At the time, the church’s pastor was Fr. Fred Schaefer. Fred was one of the first Catholic priests to understand the Church’s duty to serve the refugee community. He had opened the priests’ house in Westbury to homeless refugees. When I went to visit, I found whole families living there with the priests.
I also met a lawyer there who was trying to start an organization called the Central American Refugee Center, or CARECEN. A small group of people, including Yanira Chacon Lopez, who still works with the immigrant community in Westbury, were educating themselves about the law and beginning to accept clients.

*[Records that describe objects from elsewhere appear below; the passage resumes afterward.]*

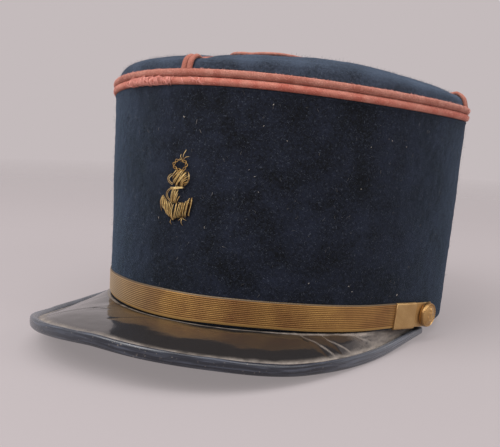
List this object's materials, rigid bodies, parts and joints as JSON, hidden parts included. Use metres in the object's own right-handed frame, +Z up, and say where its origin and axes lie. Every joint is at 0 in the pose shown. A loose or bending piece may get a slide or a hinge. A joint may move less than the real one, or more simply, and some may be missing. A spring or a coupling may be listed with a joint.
{
  "type": "kepi cap",
  "caption": "Stiff navy felt kepi with a domed top, red cords and knot, gold lace chin strap, brass buttons, gold anchor and a patent leather visor.",
  "frame": {"origin": "On the surface that the cap rests on, under the middle of its bounding box", "axes": "+Z up, -Y the way the visor points, +X the wearer's left"},
  "size_m": [0.187, 0.2572, 0.1339],
  "materials": {
    "felt": "near-black navy wool felt, matt, with lint",
    "red_cord": "faded red twisted wool cord",
    "gold_thread": "gold bullion thread, worn",
    "gold_lace": "ribbed gold lace, tarnished",
    "brass": "stamped brass, dull gilt",
    "patent_leather": "black patent leather, cracked and dusty"
  },
  "bodies": {
    "root": {"crown_wall": "felt", "crown_top": "felt", "piping_lower": "red_cord", "piping_upper": "red_cord", "top_knot_cord": "red_cord", "anchor_badge": "gold_thread", "chin_strap": "gold_lace", "strap_slide_left": "gold_lace", "strap_slide_right": "gold_lace", "button_left": "brass", "button_right": "brass", "visor": "patent_leather", "visor_rim": "patent_leather"}
  },
  "joints": []
}
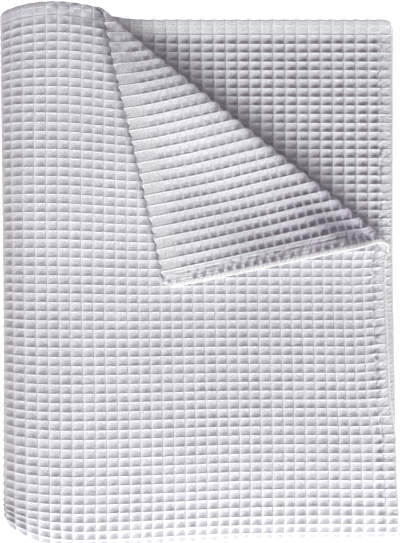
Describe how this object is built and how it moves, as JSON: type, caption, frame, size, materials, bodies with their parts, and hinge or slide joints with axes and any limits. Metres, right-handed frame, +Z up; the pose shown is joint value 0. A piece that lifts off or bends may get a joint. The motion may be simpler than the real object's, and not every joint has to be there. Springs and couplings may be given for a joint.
{
  "type": "waffle weave cotton blanket",
  "caption": "Thin white waffle weave cotton blanket, lying folded in four, with one corner of its top layer turned back.",
  "frame": {"origin": "middle of the folded blanket's box in plan, on the surface that it lies on", "axes": "+Y along the folded blanket's length, from its folded edge towards its hems; +X towards the open side, away from the left fold; +Z up"},
  "size_m": [0.3732, 0.4992, 0.0437],
  "materials": {
    "waffle_cotton": "matt white waffle weave cotton"
  },
  "bodies": {
    "root": {"blanket": "waffle_cotton"}
  },
  "joints": []
}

Before I learned anything else there, I learned that people from El Salvador and Guatemala were almost never granted asylum.
Our clients were almost all refugees from the killing fields of El Salvador and Guatemala, places where whole families were wiped out when a father joined a union, or a mother participated in a Catholic organization.
When they fled to the United States, instead of being met by a refugee aid worker, Salvadorans and Guatemalans were arrested by unsympathetic men with guns, imprisoned with felons, and mocked by their jailers if they tried to assert their rights.
There were already a half-dozen organizations on Long Island focused on the human rights crisis in Central America, but CARECEN was unique. It was the only group providing direct legal services to Central American refugees, advocating for changes in the immigration laws, and using the stories of the refugee experience to influence the thinking of Long Islanders. CARECEN also helped devise legal strategies that challenged the Immigration and Naturalization Service’s wholesale denial of political asylum to refugees from El Salvador and Guatemala.
From the start, we were to have a professional staff of lawyers, four of whom later went on to positions as law school professors.